When your husband bought the house, the deed to the property was recorded among the land records, and then the deed of trust (the mortgage document) was recorded. If the deed adding your name to the property is recorded, it will be a lower priority than the deed of trust. So, should your husband default on the mortgage payments, the lender — who is in first place on the land records — can foreclose on the property. The lender would have to provide you (and anyone else in the chain of title) notice of the pending foreclosure action. But the only ways that you could stop the sale would be to pay off the loan or file for bankruptcy court protection.
2. This change would trigger the "due-on-sale" clause: I don’t consider this reasonable, either, because in your situation this clause won’t come into play.
Most mortgage documents contain a due-on-sale clause. This means that should the property owner transfer all or part of the property to another party, the lender reserves the right to call in the loan.
In the 1980s, when interest rates spiked up to 18 percent, many buyers were unable to qualify for mortgage loans. So home sellers who had older, low-interest loans worked out arrangements whereby the home buyer would take title to the property and pay the seller the monthly mortgage payments that the seller owed to his lender. The seller would then make the payments.
It was a win-win situation for buyer and seller. The buyer would be able to take title and assume a low-rate mortgage, while the seller would be able to unload the house. And as long as the lender was getting the monthly payment, it would not be concerned.
Nonetheless, lenders were concerned. First, they did not know the financial situation of the buyers, and were worried that there might be defaults.
Second, the lenders were losing money.

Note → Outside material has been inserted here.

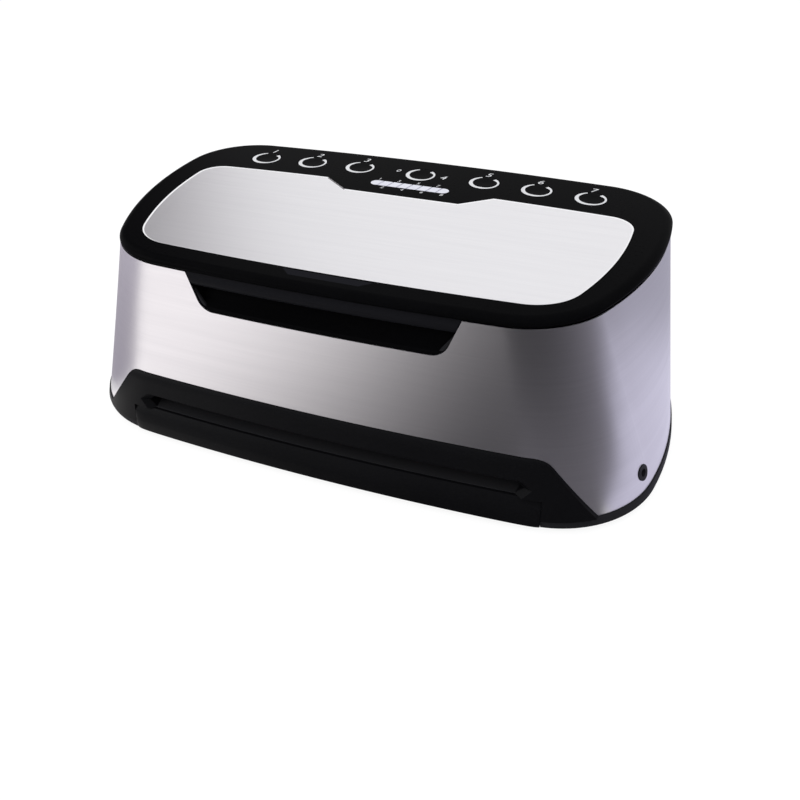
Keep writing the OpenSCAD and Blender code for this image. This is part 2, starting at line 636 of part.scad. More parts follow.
// ---- Cover ----
key_y = [-5.5, -2, 0, 0, 0, -2, -5.5];
key_x = [-149, -103.5, -57.5, 0, 57.5, 103.5, 149];
key_bore = key_d + 2 * gap;
notch_w = 152;
notch_low_w = 100;
notch_h = 21;
plate_back = lid_front + plate_margin + plate_d;
module plate_2d(g)
    difference() {
        polygon(outline(plate_form, g));
        polygon([[-notch_low_w / 2 - g * 0.6, plate_back - notch_h + g],
                 [notch_low_w / 2 + g * 0.6, plate_back - notch_h + g],
                 [notch_w / 2 - g, plate_back + g + 6], [-notch_w / 2 + g, plate_back + g + 6]]);
    }
module lid_frame() color("#0a0a0c")
    difference() {
        union() {
            hull() {
                form_plate(lid_form, seam_z, total_h - 3.5);
                form_plate(lid_form, seam_z, total_h - 1.4, -1.2);
                form_plate(lid_form, seam_z, total_h, -4.5);
            }
            // grip lip that hangs down at the middle of the front edge
            intersection() {
                from_front(lid_front - 20, lid_front + 3.5) intersection() {
                    grip_outline(-0.5);
                    translate([-grip_w, seam_z - lip_h]) square([2 * grip_w, lip_h + 1]);
                }
                form_plate(lid_form, seam_z - lip_h - 1, seam_z + 1);
            }
            both_sides() intersection() {
                union() {
                    rod_x(2 * hinge_r, hinge_x - lug_w / 2, hinge_x + lug_w / 2, hinge_y, hinge_z);
                    block(hinge_x - lug_w / 2, hinge_x + lug_w / 2, lid_back - 8, hinge_y + 1, hinge_z, seam_z + 1);
                }
                block(0, base_w, lid_back - 8, hinge_y + hinge_r, hinge_z - hinge_r, seam_z + 0.5);
            }
        }
        form_plate(lid_form, seam_z - 0.5, total_h - wall - 1.5, -wall - 0.5);
        translate([0, 0, total_h - plate_t - 0.1]) linear_extrude(5) plate_2d(0.15);
        for (i = [0:6]) rod_z(key_bore, 100, total_h + 1, key_x[i], lid_front + key_row + key_y[i]);
        bar_slot(0.1, 100, total_h + 1);
        both_sides() rod_x(hinge_pin + 2 * fit, hinge_x - 30, hinge_x + 30, hinge_y, hinge_z);
    }
module bar_slot(g, z0, z1)
    translate([0, lid_front + key_row - 28, z0]) linear_extrude(z1 - z0) {
        square([bar_l - bar_w, bar_w + 2 * g], center = true);
        for (s = [-1, 1]) translate([s * (bar_l - bar_w) / 2, 0]) circle(d = bar_w + 2 * g);
    }
module lid_plate() color("#dcdce0")
    translate([0, 0, total_h - plate_t - 0.1]) linear_extrude(plate_t) plate_2d(0);

liner_z = seam_z - 3;
module lid_liner() color("#3c3c40")
    difference() {
        union() {
            form_plate(lid_form, liner_z, liner_z + 2, -10);
            for (i = [-3:3]) mid_rib(i * 55);
        }
        both_sides() block(hinge_x - hinge_w / 2 - 2, hinge_x + hinge_w / 2 + 2, lid_back - 24, lid_back + 5,
                           liner_z - 1, liner_z + 3);
        from_front(lid_front - 40, pocket_y + wall + 1) grip_outline(4);
    }
board_y = lid_front + key_row - 36; // front of the control board
module mid_rib(x)
    block(x - 0.8, x + 0.8, lid_front + plate_margin + 10, board_y - 1, liner_z + 2, total_h - wall - 1.5);
module control_board() color("#1d5a34")
    union() {
        mid_block(key_x[6] - key_x[0] + 38, board_y, board_y + 54, seam_z - 1, seam_z + 0.4);
        for (i = [0:6]) rod_z(5, seam_z + 0.4, total_h - 4.2 - key_travel - 0.3, key_x[i],
                              lid_front + key_row + key_y[i]);
        both_sides() rod_z(6, seam_z + 0.4, total_h - wall - 1.5, key_x[6] + 11, board_y + 6);
    }
module indicator_bar() color("#e4e4ea")
    bar_slot(0, seam_z + 0.4, total_h);
module lid_screws() color("#a8a8ac")
    both_sides() for (y = [lid_front + plate_margin + 10, plate_back + 16])
        rod_z(6, liner_z - 0.8, liner_z, plate_w / 2 - 40, y);

module key(i) color("#0c0c0e")
    translate([key_x[i], lid_front + key_row + key_y[i], 0])
        union() {
            rod_z(key_d, total_h - 2.6, total_h, 0, 0);
            rod_z(8, total_h - 4.2, total_h - 2.6, 0, 0);
        }
module key_1() key(0);
module key_2() key(1);
module key_3() key(2);
module key_4() key(3);
module key_5() key(4);
module key_6() key(5);
module key_7() key(6);

base_pan();
steel_shell();
mouth_bezel();
grip_pocket();
inner_deck();
roll_cradle();
cutter_rail();
cutter_carriage();
cutter_blade();
lower_jaw();
lower_gasket();
seal_element();
ptfe_tape();
drip_tray();
press_beam();
upper_gasket();
pressure_strip();
lift_shaft();
bearing_blocks();
clamp_motor();
pump_motor();
pump_head();
vacuum_hose();
port_hose();
vacuum_sensor();
transformer();
main_board();
accessory_port();
cord_gland();
feet();
base_screws();
hinge_brackets();
hinge_pins();
lid_frame();
lid_plate();
lid_liner();
control_board();
indicator_bar();
lid_screws();
key_1();
key_2();
key_3();
key_4();
key_5();
key_6();
key_7();
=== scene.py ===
"""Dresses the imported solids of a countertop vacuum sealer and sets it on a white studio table.

Each operator builds one piece, or a group of like pieces, from the same sizes as the solids.
Lengths in the geometry code are millimetres in the part's own frame: +X along the width,
+Y from the bag mouth to the rear, +Z up, the origin at the centre of the footprint.
"""

import json
import math
from contextlib import contextmanager

import bmesh
import bpy
from mathutils import Matrix, Vector


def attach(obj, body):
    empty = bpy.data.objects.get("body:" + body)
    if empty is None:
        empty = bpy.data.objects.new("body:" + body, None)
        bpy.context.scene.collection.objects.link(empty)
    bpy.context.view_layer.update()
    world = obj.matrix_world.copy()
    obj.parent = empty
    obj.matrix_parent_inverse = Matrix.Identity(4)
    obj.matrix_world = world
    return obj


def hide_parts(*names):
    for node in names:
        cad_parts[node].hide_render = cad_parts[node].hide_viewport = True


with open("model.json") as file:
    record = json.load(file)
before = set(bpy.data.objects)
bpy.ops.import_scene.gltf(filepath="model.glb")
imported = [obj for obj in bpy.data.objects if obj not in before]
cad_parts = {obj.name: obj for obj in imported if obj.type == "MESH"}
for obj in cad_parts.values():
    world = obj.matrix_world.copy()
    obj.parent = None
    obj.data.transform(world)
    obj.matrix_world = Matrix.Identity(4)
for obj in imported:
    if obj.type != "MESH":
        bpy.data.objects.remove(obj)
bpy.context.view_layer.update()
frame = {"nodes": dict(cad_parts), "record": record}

bl_info = {
    "name": "Countertop vacuum sealer",
    "version": (1, 0, 0),
    "blender": (4, 5, 0),
    "location": "3D View > Sidebar > Sealer",
    "description": "Builds the visible pieces of a vacuum sealer round its packed solids",
    "category": "Object",
}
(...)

Instead of making loans at 14 to 18 percent, they were receiving monthly payments on older 6 or 7 percent loans.
So the due-on-sale clause became standard. Typically, it reads: "If all or any part of the property or an interest therein is sold, transferred (transfer to include but be not limited to any lease containing a purchase option, lease for more than three years, land installment contract or contract for Deed) or further encumbered by borrowers without lender’s prior written consent, lender may at lender’s option declare all the sums secured by this Deed of Trust immediately due and payable."
Such clauses were the subject of numerous lawsuits, but courts generally sided with the lenders. For a while, confusion remained about when the clause could be enforced.
Many lenders maintained that they had to enforce the clause if, for example, a couple transferred their property for estate planning purposes to a revocable (living) trust, or a husband gave the house to his wife pursuant to a divorce.
In 1982, Congress enacted a law (the Federal Depository Regulations Institutions Act, commonly referred to as the Garn-St. Germain Act) that included language prohibiting lenders with loans on residential real property containing less than five dwelling units from exercising the due-on-sale clause in a number of circumstances:
- When the homeowner takes out a second deed of trust.
- When the property is transferred by operation of law on the death of a joint tenant or tenant by the entirety.
- When a homeowner leases the property for less than three years and the lease did not contain an option to purchase.
- When there is a transfer to a relative resulting from the death of a borrower.
- When there is a transfer from one spouse to another because of a divorce decree or a legal separation agreement.
- When there is a transfer into an inter vivos (living) trust in which the borrower is and remains a beneficiary.
- When there is a transfer where the spouse or children of the borrower become an owner of the property.
This last provision of the law specifically applies to your situation. Your lender can’t exercise the due-on-sale clause just because your husband adds your name. (This law covers almost all loans; there are some limited circumstances, such as loans from a private party, that might not be covered.)
It makes sense legally and financially for you to go on the title with your husband. You should make the arrangements as soon as possible.
Does it make sense to pay off the mortgage? That’s a personal decision that only you and your husband can make, after you talk with your financial advisers.
My personal opinion: Keep the loan and put your money in a safe, insured investment. You don’t want to be house-rich and cash-poor. Your income will start to decline, so why not have cash in reserve should you need it?